**What to do:**
Can you restate the lines of the entries below, word for word, from the first one through the line that includes "SHARP_ANGLE = math.radians(35.0)"?
--- START ---
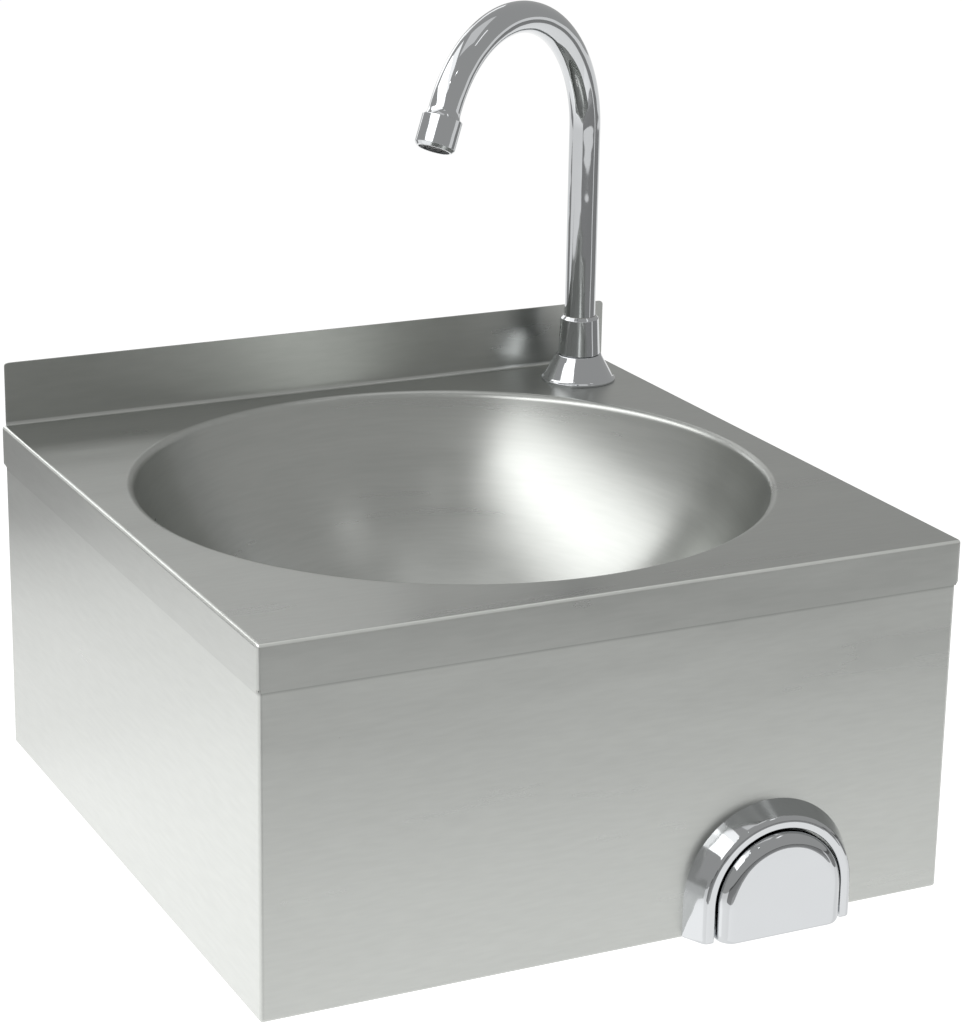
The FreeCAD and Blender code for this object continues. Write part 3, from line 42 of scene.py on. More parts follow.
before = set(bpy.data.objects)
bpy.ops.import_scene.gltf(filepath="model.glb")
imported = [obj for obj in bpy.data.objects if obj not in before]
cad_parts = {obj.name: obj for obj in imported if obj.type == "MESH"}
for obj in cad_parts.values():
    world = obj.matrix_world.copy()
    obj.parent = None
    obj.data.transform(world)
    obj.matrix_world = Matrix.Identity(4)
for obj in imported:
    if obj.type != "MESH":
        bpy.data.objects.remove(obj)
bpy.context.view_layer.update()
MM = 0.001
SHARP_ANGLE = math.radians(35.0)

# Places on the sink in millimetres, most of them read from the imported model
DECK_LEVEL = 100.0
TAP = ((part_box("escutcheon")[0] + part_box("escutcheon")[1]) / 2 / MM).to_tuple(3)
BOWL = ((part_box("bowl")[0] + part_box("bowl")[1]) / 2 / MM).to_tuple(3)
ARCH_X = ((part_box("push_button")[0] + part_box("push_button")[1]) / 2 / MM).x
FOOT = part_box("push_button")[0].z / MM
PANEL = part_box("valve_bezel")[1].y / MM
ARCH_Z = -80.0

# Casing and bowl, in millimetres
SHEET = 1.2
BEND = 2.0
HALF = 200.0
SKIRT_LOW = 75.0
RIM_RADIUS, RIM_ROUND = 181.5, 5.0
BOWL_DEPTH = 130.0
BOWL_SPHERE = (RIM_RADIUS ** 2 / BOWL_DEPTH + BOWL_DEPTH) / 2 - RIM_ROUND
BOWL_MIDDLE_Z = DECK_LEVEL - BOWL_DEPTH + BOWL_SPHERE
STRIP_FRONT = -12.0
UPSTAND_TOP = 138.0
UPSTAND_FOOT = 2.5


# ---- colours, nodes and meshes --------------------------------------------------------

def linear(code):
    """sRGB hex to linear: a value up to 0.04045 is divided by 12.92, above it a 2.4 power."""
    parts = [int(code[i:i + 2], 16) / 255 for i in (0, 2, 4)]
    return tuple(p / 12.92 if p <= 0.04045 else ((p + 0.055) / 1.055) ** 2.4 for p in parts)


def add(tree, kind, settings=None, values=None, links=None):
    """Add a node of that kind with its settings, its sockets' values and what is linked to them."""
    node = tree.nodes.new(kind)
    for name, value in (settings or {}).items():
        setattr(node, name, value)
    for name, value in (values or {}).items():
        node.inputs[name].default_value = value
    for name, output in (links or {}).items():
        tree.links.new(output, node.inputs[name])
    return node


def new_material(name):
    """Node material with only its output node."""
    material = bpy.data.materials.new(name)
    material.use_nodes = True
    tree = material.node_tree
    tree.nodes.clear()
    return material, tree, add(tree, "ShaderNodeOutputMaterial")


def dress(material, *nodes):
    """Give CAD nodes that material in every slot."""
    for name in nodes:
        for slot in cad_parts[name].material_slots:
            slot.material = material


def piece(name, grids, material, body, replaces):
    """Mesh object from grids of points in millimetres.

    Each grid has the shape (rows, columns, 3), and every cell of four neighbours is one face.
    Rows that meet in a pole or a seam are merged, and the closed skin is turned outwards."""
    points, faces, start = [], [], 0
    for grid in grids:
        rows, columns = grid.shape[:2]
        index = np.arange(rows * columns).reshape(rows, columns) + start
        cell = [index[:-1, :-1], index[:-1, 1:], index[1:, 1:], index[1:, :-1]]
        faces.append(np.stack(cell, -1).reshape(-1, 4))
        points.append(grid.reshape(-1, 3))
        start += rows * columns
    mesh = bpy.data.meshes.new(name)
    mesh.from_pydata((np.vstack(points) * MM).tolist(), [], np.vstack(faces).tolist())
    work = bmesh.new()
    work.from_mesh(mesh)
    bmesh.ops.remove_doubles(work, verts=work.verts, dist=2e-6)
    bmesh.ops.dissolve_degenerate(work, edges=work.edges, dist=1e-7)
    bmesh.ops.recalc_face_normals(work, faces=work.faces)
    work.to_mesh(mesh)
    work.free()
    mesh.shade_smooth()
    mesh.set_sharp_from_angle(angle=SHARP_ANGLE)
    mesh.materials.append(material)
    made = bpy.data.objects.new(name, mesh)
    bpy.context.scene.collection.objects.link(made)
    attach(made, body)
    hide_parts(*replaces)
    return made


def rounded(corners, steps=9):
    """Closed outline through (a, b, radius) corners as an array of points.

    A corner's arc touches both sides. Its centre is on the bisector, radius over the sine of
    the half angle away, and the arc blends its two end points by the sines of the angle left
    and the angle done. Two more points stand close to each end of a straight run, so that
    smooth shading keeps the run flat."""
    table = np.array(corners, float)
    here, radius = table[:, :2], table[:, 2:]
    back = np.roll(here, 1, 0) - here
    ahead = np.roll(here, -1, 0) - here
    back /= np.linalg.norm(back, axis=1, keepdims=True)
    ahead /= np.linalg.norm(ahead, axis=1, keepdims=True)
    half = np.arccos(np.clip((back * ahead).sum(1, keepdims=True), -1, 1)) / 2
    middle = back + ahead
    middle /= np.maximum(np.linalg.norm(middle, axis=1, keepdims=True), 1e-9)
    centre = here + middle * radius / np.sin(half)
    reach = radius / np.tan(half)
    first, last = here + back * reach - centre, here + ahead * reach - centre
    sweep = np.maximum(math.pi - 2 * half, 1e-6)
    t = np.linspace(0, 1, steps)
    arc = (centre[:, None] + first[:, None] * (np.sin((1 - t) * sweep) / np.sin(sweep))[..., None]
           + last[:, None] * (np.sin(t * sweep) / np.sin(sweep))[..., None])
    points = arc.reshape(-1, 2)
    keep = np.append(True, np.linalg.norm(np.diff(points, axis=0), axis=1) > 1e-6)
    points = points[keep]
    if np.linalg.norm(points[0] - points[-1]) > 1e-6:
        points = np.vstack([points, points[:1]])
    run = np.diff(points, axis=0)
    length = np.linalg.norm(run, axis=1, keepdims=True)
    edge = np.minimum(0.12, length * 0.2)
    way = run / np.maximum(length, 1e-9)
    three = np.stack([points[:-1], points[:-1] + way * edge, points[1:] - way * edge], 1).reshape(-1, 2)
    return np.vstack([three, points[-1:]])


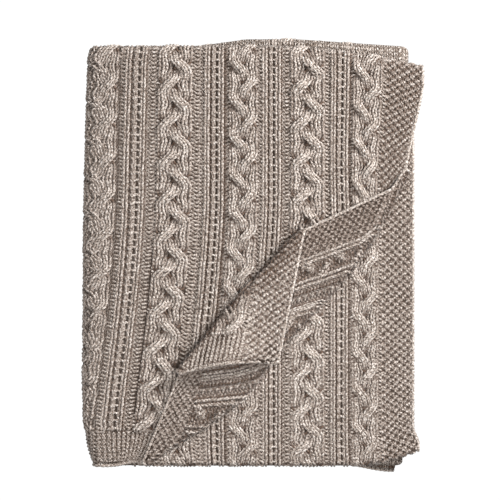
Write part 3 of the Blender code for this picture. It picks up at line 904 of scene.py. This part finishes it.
--- END ---
**Exercise solution:**
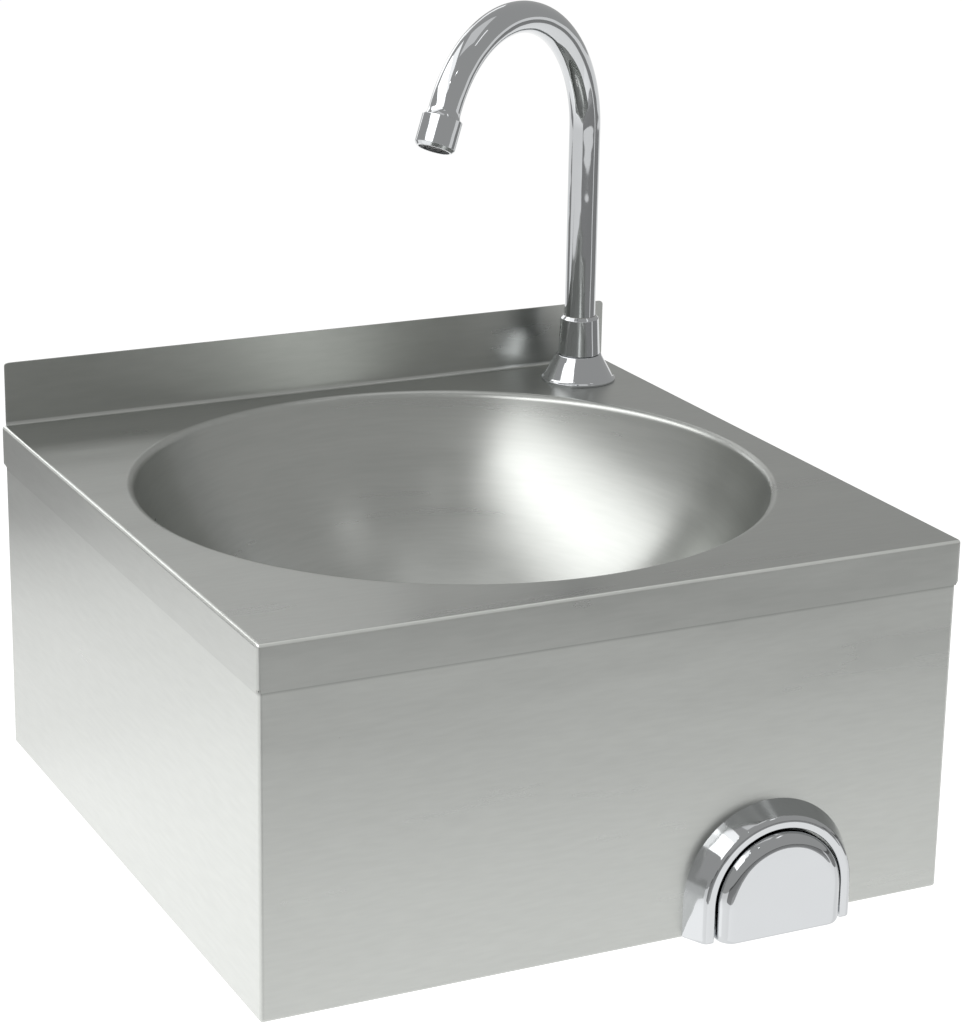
The FreeCAD and Blender code for this object continues. Write part 3, from line 42 of scene.py on. More parts follow.
before = set(bpy.data.objects)
bpy.ops.import_scene.gltf(filepath="model.glb")
imported = [obj for obj in bpy.data.objects if obj not in before]
cad_parts = {obj.name: obj for obj in imported if obj.type == "MESH"}
for obj in cad_parts.values():
    world = obj.matrix_world.copy()
    obj.parent = None
    obj.data.transform(world)
    obj.matrix_world = Matrix.Identity(4)
for obj in imported:
    if obj.type != "MESH":
        bpy.data.objects.remove(obj)
bpy.context.view_layer.update()
MM = 0.001
SHARP_ANGLE = math.radians(35.0)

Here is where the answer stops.